As for Osweiler and the Texans, they spent tens of millions of dollars on what might just be a lateral move. Sure, we all have the image of Brian Hoyer coughing the game up against the Chiefs in the playoffs last season, but he and Osweiler did not end their 2015 runs that differently. Here are the statistics in Osweiler’s seven starts and Hoyer’s eight starts after his return from being benched:

Player Yards TDs INTs Comp% Y/A Record
Brock Osweiler 260.14 1.29 0.71 62.2% 7.26 5-2
Brian Hoyer 228.25 1.75 0.63 60.2% 6.66 5-3

Osweiler was slightly more productive than Hoyer, but is just about half a yard per attempt worth it for the over ten-million-dollar increase in average annual value on their contract? Well, maybe. Osweiler will be overdrafted come August, because he shouldn’t be drafted at all in standard leagues. His upside is nearly non-existent. DeAndre Hopkins remains a top-ten receiver with the bulk of targets going his way to give him top-five potential. The lack of a quarterback competition will also provide a stability to the offense, which will mean consistent touches, and hopefully production, from the newest Texan, Lamar Miller.

As for Hoyer, he’s still officially a Texan, but will likely be moved or released before the draft.


Chase Daniel (2/$21,000,000) and Sam Bradford (2/$35,000,000) team up in Philadelphia
Sam Bradford was seemingly the only player that the Eagles didn’t jettison from the Chip Kelly Era, but the chronically underperforming quarterback received a different denouncement in the form of competition. Chase Daniel chased down his former OC Chase Pederson and received a pretty sum for a backup quarterback: $10.5 million per year for two years. This means only one thing in Philadelphia: an old fashioned quarterback controversy, but one without any of the upside of the Sam Bradford-Nick Foles competition under Chip Kelly.  Pederson, an Andy Reid disciple, will likely run another dink-and-dunk offense through the tight ends and running backs. Whichever quarterback wins the competition will be solid but unspectacular; a poor-man’s Alex Smith. One receiver will come to the forefront in Philly, a la Jeremy Maclin in Kansas City. Jordan Matthews was the #1 last season, but the previous regime paid a mighty price to get Nelson Agholor on the roster, so don’t rule him out.

Chase Daniel leaving Kansas City leaves no fantasy relevant hole on the roster.

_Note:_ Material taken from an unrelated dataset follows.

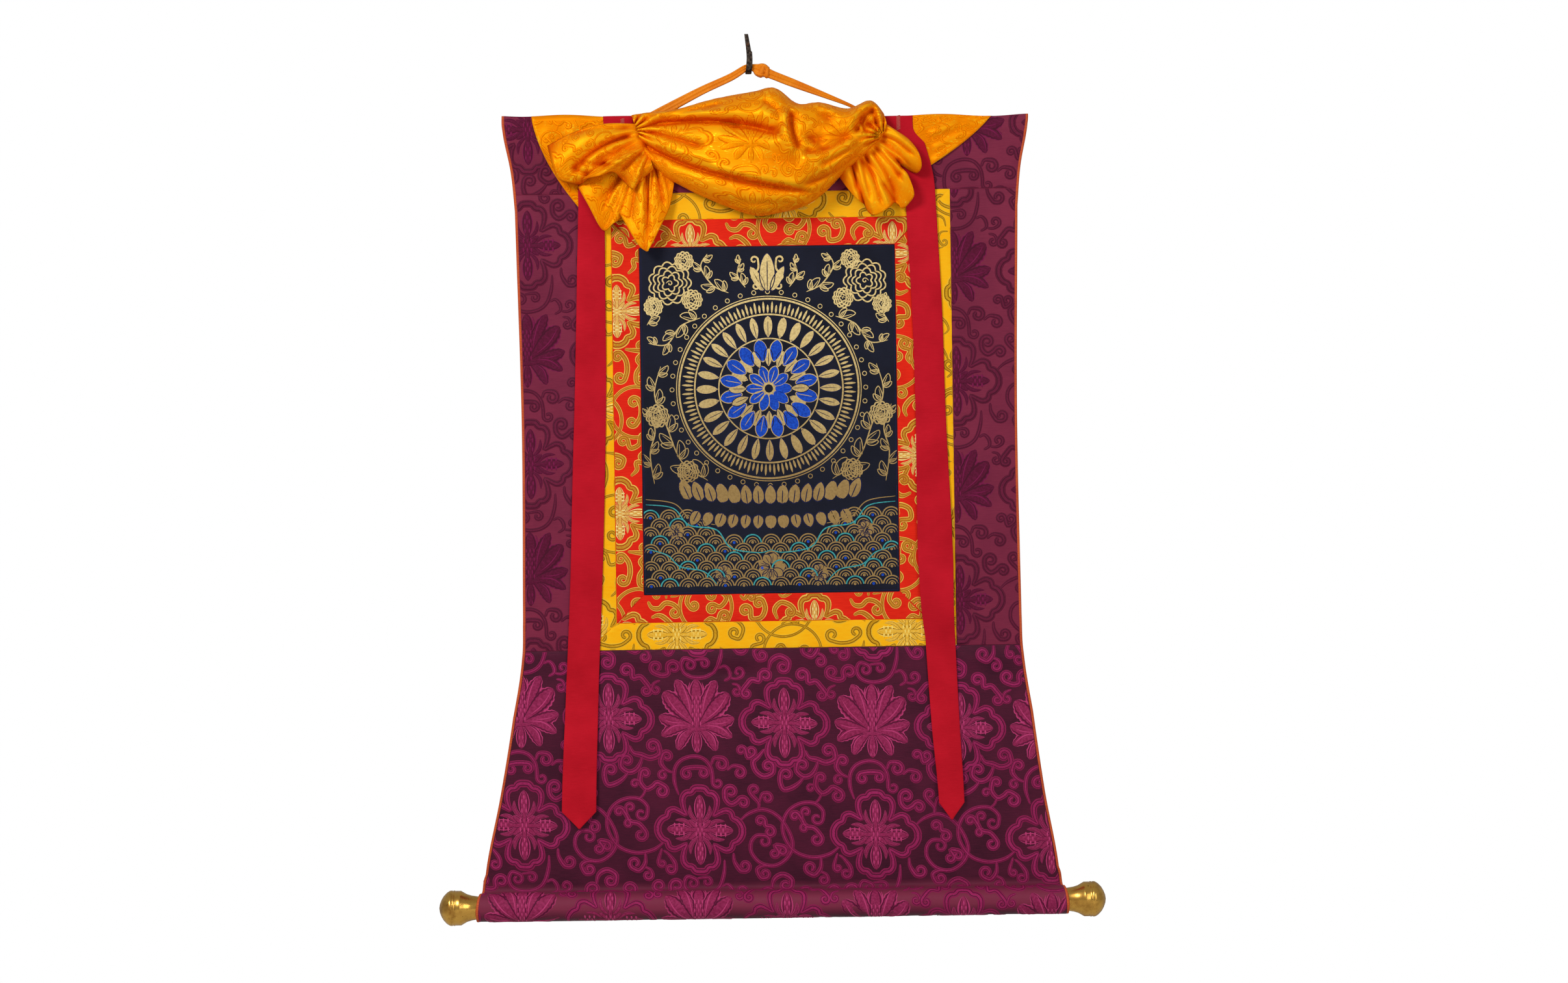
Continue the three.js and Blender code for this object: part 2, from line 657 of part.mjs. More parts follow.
const foldsRise = (folds, x, z) => folds.reduce((sum, fold) => sum + foldRise(fold, x, z), 0);

// The flat part hangs in front of the heading, cut away along a curve at each side.
const veilLeft = { from: [-359, 467], via: [-346, 398], to: [-283, 324] };
const veilRight = { from: [350, 465], via: [318, 424], to: [232, 374] };
const veilGap = 0.9;
const veilFolds = [
  { from: [300, 455], via: [262, 440], to: [252, 432], deep: -2.4, wide: 6, step: 0 },
  { from: [318, 440], via: [276, 424], to: [256, 412], deep: -2.8, wide: 7, step: 0 },
  { from: [300, 424], via: [276, 404], to: [252, 392], deep: -2.4, wide: 6, step: 0 },
  { from: [-300, 462], via: [-290, 420], to: [-262, 380], deep: -2, wide: 8, step: 0 },
];
function veilFlat() {
  const lift = 66;
  const point = (u, v) => {
    const [lx, lz] = curvePoint(veilLeft, v);
    const [rx, rz] = curvePoint(veilRight, v);
    const x = lerp(lx, rx, u);
    const cut = lerp(lz, rz, u) + lift * Math.sin(Math.PI * u) * v;
    const z = v === 0 ? topEdge(x) : Math.min(cut, topEdge(x) - v);
    const out = veilGap + flatThick / 2 + foldsRise(veilFolds, x, z);
    return new THREE.Vector3(x, frontOf(x, z) - out, z);
  };
  return sheet(point, 20, 6, flatThick);
}

// The swag, as sections from the left gather to the right one: the upper edge, the lower edge, the
// fullness and the distance of the back from the mount.
const swagRows = [
  { topX: -205, topZ: 470, lowX: -180, lowZ: 400, full: 15, back: 1.4 },
  { topX: -172, topZ: 474, lowX: -160, lowZ: 381, full: 30, back: 1.4 },
  { topX: -137, topZ: 477, lowX: -141, lowZ: 367, full: 42, back: 1.4 },
  { topX: -77, topZ: 492, lowX: -79, lowZ: 336, full: 60, back: 1.4 },
  { topX: -17, topZ: 502, lowX: -19, lowZ: 314, full: 70, back: 1.4 },
  { topX: 16, topZ: 507, lowX: 18, lowZ: 317, full: 73, back: 1.4 },
  { topX: 50, topZ: 483, lowX: 56, lowZ: 326, full: 70, back: 1.4 },
  { topX: 85, topZ: 484, lowX: 87, lowZ: 345, full: 64, back: 1.4 },
  { topX: 127, topZ: 474, lowX: 122, lowZ: 379, full: 56, back: 1.4 },
  { topX: 162, topZ: 486, lowX: 150, lowZ: 402, full: 46, back: 2.6 },
  { topX: 182, topZ: 466, lowX: 188, lowZ: 441, full: 24, back: 7 },
];
const swagFolds = [
  { from: [-150, 462], via: [-60, 467], to: [32, 428], deep: 13, wide: 11, step: 5 },
  { from: [-56, 456], via: [0, 454], to: [36, 436], deep: 17, wide: 13, step: 0 },
  { from: [-192, 436], via: [-118, 372], to: [78, 346], deep: 7, wide: 8, step: 11 },
  { from: [-196, 450], via: [-150, 440], to: [-90, 420], deep: 5, wide: 9, step: 0 },
  { from: [42, 470], via: [38, 432], to: [56, 408], deep: 5, wide: 9, step: -18 },
  { from: [54, 408], via: [92, 396], to: [134, 434], deep: 0, wide: 11, step: -15 },
  { from: [100, 470], via: [84, 440], to: [66, 414], deep: 14, wide: 20, step: 0 },
  { from: [138, 434], via: [146, 464], to: [172, 470], deep: 13, wide: 8, step: 10 },
  { from: [146, 442], via: [158, 448], to: [176, 450], deep: 16, wide: 12, step: 0 },
];
// The section swells as a power of a sine, and the folds cut into it no deeper than a share of it. Its
// back is flat, and turns forward near the two edges.
const swagTurn = 5;
const swagSwell = 0.62;
const swagLeast = 0.4;
const swagFoldEase = 1.4;
const swagBackInset = 0.03;
function swag(stations, frontSteps, backSteps) {
  const columns = ["topX", "topZ", "lowX", "lowZ", "full", "back"];
  const rings = Array.from({ length: stations + 1 }, (_, i) => {
    const row = alongRows(swagRows, columns, i / stations);
    const at = (s, out) => inFront(lerp(row.topX, row.lowX, s), out, lerp(row.topZ, row.lowZ, s));
    const ring = [];
    for (let j = 0; j <= frontSteps; j += 1) {
      const a = (Math.PI * j) / frontSteps;
      const s = (1 - Math.cos(a)) / 2;
      const round = Math.sin(a) ** swagSwell;
      const { x, z } = at(s, 0);
      const full = row.full * round;
      const folds = foldsRise(swagFolds, x, z) * Math.min(1, round * swagFoldEase);
      const folded = Math.max(full + folds, full * swagLeast);
      ring.push(at(s, row.back + swagTurn * (1 - round) + folded));
    }
    for (let j = backSteps - 1; j > 0; j -= 1) {
      const s = j / backSteps;
      const inset = lerp(swagBackInset, 1 - swagBackInset, s);
      ring.push(at(inset, row.back + swagTurn * (2 * s - 1) ** 6));
    }
    return ring;
  });
  return loft(rings);
}

// A fan of cloth spread from a short root to a pleated hem. Each row is a crest, a hollow or a turn of
// the hem.
const leftLobe = {
  root: { from: [-192, 456], to: [-176, 402], out: 9 },
  belly: 14,
  crown: 13,
  hem: [
    { x: -334, z: 424.6, out: 14 },
    { x: -326, z: 394, out: 27 },
    { x: -317.5, z: 373, out: 25 },
    { x: -299, z: 366, out: 20 },
    { x: -283, z: 366, out: 12 },
    { x: -279, z: 371, out: 26 },
    { x: -254, z: 375, out: 42 },
    { x: -234, z: 382, out: 38 },
    { x: -221, z: 372, out: 20 },
    { x: -204, z: 356, out: 30 },
    { x: -193, z: 368, out: 17 },
    { x: -172, z: 386, out: 24 },
  ],
};
const leftTails = {
  root: { from: [-196, 436], to: [-168, 402], out: 8 },
  belly: 3,
  crown: 0,
  hem: [
    { x: -289, z: 362, out: 8 },
    { x: -274, z: 335, out: 14 },
    { x: -252, z: 295, out: 10 },
    { x: -235, z: 304, out: 15 },
    { x: -222, z: 314, out: 8.5 },
    { x: -224, z: 318, out: 15 },
    { x: -199, z: 274, out: 25 },
    { x: -186, z: 261, out: 22 },
    { x: -179, z: 265, out: 29 },
    { x: -159.5, z: 304, out: 18 },
    { x: -148, z: 330, out: 12 },
    { x: -141, z: 365, out: 9 },
  ],
};
const rightFan = {
  root: { from: [176, 446], to: [118, 396], out: 16 },
  belly: 8,
  crown: 4,
  hem: [
    { x: 194, z: 444, out: 14 },
    { x: 218, z: 425.5, out: 28 },
    { x: 234, z: 404, out: 32 },
    { x: 239, z: 385, out: 28 },
    { x: 233, z: 375, out: 18 },
    { x: 222, z: 379, out: 10 },
    { x: 209, z: 388, out: 8.5 },
    { x: 207, z: 384, out: 20 },
    { x: 218, z: 368, out: 31 },
    { x: 227, z: 342, out: 27 },
    { x: 219, z: 328, out: 17 },
    { x: 209, z: 321, out: 10 },
    { x: 198, z: 330, out: 15 },
    { x: 188, z: 321, out: 28 },
    { x: 168, z: 310, out: 29 },
    { x: 158, z: 315, out: 18 },
    { x: 151, z: 328, out: 11 },
    { x: 141, z: 334, out: 27 },
    { x: 129, z: 348, out: 24 },
    { x: 114, z: 370, out: 12 },
  ],
};
const fanFlare = 1.5;
function fan(shape, across, down) {
  const { root, belly, crown, hem } = shape;
  const point = (u, v) => {
    const edge = alongRows(hem, ["x", "z", "out"], u);
    const x = lerp(lerp(root.from[0], root.to[0], u), edge.x, v);
    const bowed = crown * Math.sin(Math.PI * v) * (1 - u) ** 3;
    const z = lerp(lerp(root.from[1], root.to[1], u), edge.z, v) + bowed;
    const spread = 1 - (1 - v) ** fanFlare;
    return inFront(x, lerp(root.out, edge.out, spread) + belly * Math.sin(Math.PI * v), z);
  };
  return sheet(point, across, down, silkThick);
}
const fans = [fan(leftLobe, 22, 6), fan(leftTails, 22, 6), fan(rightFan, 38, 6)];
place("veil", joined([veilFlat(), swag(36, 24, 4), ...fans]), "silk");

// The origin is where the hook's back meets the wall.
const root = new THREE.Group();
scroll.position.set(-hookAt.x, 0, -hookAt.z);
root.add(scroll);
export default root;
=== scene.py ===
import math

import bpy
import numpy as np
from mathutils import Matrix, Vector


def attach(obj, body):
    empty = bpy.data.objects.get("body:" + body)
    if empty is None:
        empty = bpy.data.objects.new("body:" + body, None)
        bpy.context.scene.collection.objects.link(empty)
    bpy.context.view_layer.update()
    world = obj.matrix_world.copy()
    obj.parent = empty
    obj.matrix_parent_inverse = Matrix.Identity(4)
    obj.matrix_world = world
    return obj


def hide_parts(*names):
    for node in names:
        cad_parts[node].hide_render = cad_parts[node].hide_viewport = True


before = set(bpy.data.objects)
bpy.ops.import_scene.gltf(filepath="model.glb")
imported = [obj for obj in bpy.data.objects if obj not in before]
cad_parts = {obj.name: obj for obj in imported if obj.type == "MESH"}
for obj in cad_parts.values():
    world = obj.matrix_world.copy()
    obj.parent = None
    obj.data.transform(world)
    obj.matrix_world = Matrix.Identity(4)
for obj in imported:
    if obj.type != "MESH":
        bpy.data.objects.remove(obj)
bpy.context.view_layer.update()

# Camera and studio. The scroll is seen square on from five metres and turned by a little less than a
# degree, as it hangs in the photograph. The light is plain and soft, fuller from the upper left, over a
# pale floor in a white room.
photo_wide, pixel_size = 2413, 0.001
seen_from = 5.0
camera_turn = math.radians(0.85)
aimed_at = (0.0454, -0.011, -0.6907)

camera_data = bpy.data.cameras.new("camera")
camera_data.sensor_width = 36
camera_data.lens = camera_data.sensor_width * seen_from / (photo_wide * pixel_size)
camera = bpy.data.objects.new("camera", camera_data)
camera.location = (aimed_at[0], aimed_at[1] - seen_from, aimed_at[2])
across_view, up_view = math.cos(camera_turn), math.sin(camera_turn)
camera.rotation_euler = Matrix(
    ((across_view, up_view, 0), (0, 0, -1), (-up_view, across_view, 0))
).to_euler()
bpy.context.collection.objects.link(camera)
bpy.context.scene.camera = camera
bpy.context.scene.view_settings.view_transform = "Standard"


def recipe(tree):
    """Gives a function that adds a shader node to the tree, sets its options and feeds its inputs by name
    or number."""
    def add(kind, feeds=(), **options):
        node = tree.nodes.new(kind if kind.startswith("Node") else "ShaderNode" + kind)
        for name, value in options.items():
            setattr(node, name, value)
        for socket, value in dict(feeds).items():
            if isinstance(value, bpy.types.NodeSocket):
                tree.links.new(value, node.inputs[socket])
            else:
                node.inputs[socket].default_value = value
        return node
    return add


def dye(red, green, blue):
    """A colour as the eye names it, each part from 0 to 255, turned into the shader's own linear scale."""
    parts = np.array([red, green, blue]) / 255
    linear = np.where(parts <= 0.04045, parts / 12.92, ((parts + 0.055) / 1.055) ** 2.4)
    return (*(float(part) for part in linear), 1.0)


# The room looks white, and lights the scroll more weakly than it looks, so that the lamps can shape the
# folds.
world = bpy.data.worlds.new("studio")
world.use_nodes = True
world.node_tree.nodes.clear()
add = recipe(world.node_tree)
seen = add("Background", {"Color": (1, 1, 1, 1), "Strength": 1.0})
shed = add("Background", {"Color": (1.0, 0.99, 0.98, 1), "Strength": 0.34})
looked_at = add("LightPath").outputs["Is Camera Ray"]
room = add("MixShader", {0: looked_at, 1: shed.outputs[0], 2: seen.outputs[0]})
add("OutputWorld", {"Surface": room.outputs[0]})
bpy.context.scene.world = world

floor_finish = bpy.data.materials.new("pale_floor")
floor_finish.use_nodes = True
floor_shader = floor_finish.node_tree.nodes["Principled BSDF"]
floor_shader.inputs["Base Color"].default_value = dye(226, 224, 220)
floor_shader.inputs["Roughness"].default_value = 0.8
floor_level = -1.6
floor_corners = ((-3, -4), (3, -4), (3, 0.5), (-3, 0.5))
floor_mesh = bpy.data.meshes.new("floor")
floor_mesh.from_pydata([(x, y, floor_level) for x, y in floor_corners], [], [(0, 1, 2, 3)])
floor_mesh.materials.append(floor_finish)
floor = bpy.data.objects.new("floor", floor_mesh)
bpy.context.collection.objects.link(floor)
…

Alex Smith is barely fantasy relevant himself, and anybody can hand the ball off to the bevy of running backs in their backfield.


Robert Griffin III finds new life in Cleveland (2/$15,000,000)
RGIII showed us his astronomically high highs and his Grand Canyon lows in his time with Washington, and he moves on to a Browns franchise that has been absolutely bereft of quarterback talent ever since they were resurrected. Griffin will be cheap; the last time we saw him the internet was gleefully doing screenshots of his inability to find an open receiver.  Beware of Griffin’s potential helium come draft season, especially given that he has no receivers to throw to right now. He’s worth a third-to-last-round pick if you believe in him, but don’t pay anything more than that, given his downside.

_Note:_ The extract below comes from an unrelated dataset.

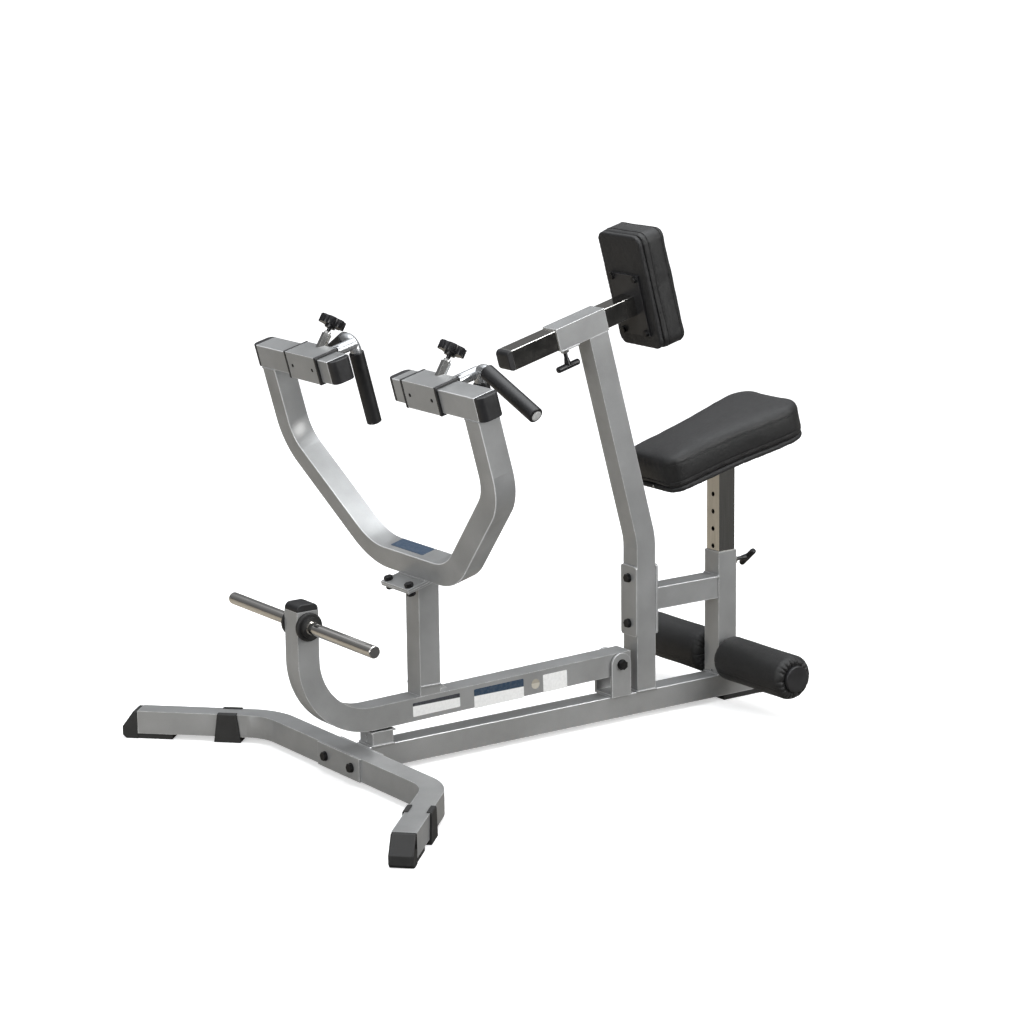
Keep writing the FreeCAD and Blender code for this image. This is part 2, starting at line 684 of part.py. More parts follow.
seat_board = seat_outline(seat_board_low, SEAT_LOW)
seat_pad = seat_outline(SEAT_LOW, SEAT_TOP)
seat_pad = round_ends(seat_pad, SEAT_EDGE, lambda c: c.z > SEAT_TOP - 0.01)
seat_bolts = []
for x in (-SEAT_BOLT_X, SEAT_BOLT_X):
    for y in (-SEAT_BOLT_Y, SEAT_BOLT_Y):
        head = hex_bar((x, y, seat_plate_low - 6.6), 13, 5, (0, 0, 1))
        washer = bar((x, y, seat_plate_low - 1.6), 8.0, 1.6, (0, 0, 1))
        shank_len = SEAT_PLATE_T + SEAT_BOARD_T - 2
        shank = bar((x, y, seat_plate_low), CHEST_BOLT_R, shank_len, (0, 0, 1))
        seat_bolts.append(shank.fuse([washer, head]).removeSplitter())
        hole = bar((x, y, seat_plate_low - 5), CHEST_BOLT_R, 5 + shank_len, (0, 0, 1))
        seat_plate = seat_plate.cut(hole)
        seat_board = seat_board.cut(hole)
add("seat_plate", tilted(seat_plate, SEAT_X, SEAT_Z))
add("seat_board", tilted(seat_board, SEAT_X, SEAT_Z))
add("seat_cushion", tilted(seat_pad, SEAT_X, SEAT_Z))
group("seat_bolts", [tilted(b, SEAT_X, SEAT_Z) for b in seat_bolts])

SEAT_REACH = 79.0
SEAT_BAR_TURN = 40.0
seat_pin = t_handle(POST_HALF + 0.6, SEAT_REACH, PULL_R, BAR_LEN, BAR_R)
seat_pin.rotate(V(0, 0, 0), V(0, 1, 0), 90)
seat_pin.rotate(V(0, 0, 0), V(1, 0, 0), 90 - SEAT_BAR_TURN)
seat_pin.translate(V(SEAT_X, 0, PIN_Z))
add("seat_pin", seat_pin)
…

The rest of the quarterback signings have been mostly inconsequential; unlikely to start backups and the churn of garbage that happens at the position. There’s one free agent move that may potentially have wide-spread ripples throughout the league.


Ryan Fitzpatrick is yet to sign with a team
The man known as Fitzmagic pulled off an incredible 2015 campaign for the Jets, but he and Gang Green are seemingly miles apart on a contract deal. Both sides are on a collision course for each other, as Ryan Fitzpatrick has few other suitors. The Broncos cleared some Kap Space by moving Ryan Clady, but Fitzpatrick is a dark horse candidate to start week one for the defending champs. My money is on him back in New York to build on what he and Chan Gailey built in 2015. If he returns, expect an even more dynamic offense with the addition of Matt Forte. If he lands in Denver, however, the 49ers will be left holding the bag on Colin Kaepernick’s contract, and then he becomes an interesting backend QB2 flyer under Chip Kelly.

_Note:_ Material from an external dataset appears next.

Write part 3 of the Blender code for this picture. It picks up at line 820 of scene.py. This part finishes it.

Ultimately, the crop of quarterbacks is wholly uninspiring as fantasy options. The player with the potential to end up the highest in 2016 (RGIII) did not play at all last season, and the player likely to end up second highest on the list (Fitzpatrick) is still a free agent. None of these players should be toward the top of your draft boards. Still, their movement has repercussions for their associated position players, which is the real causation to consider in your drafts this year.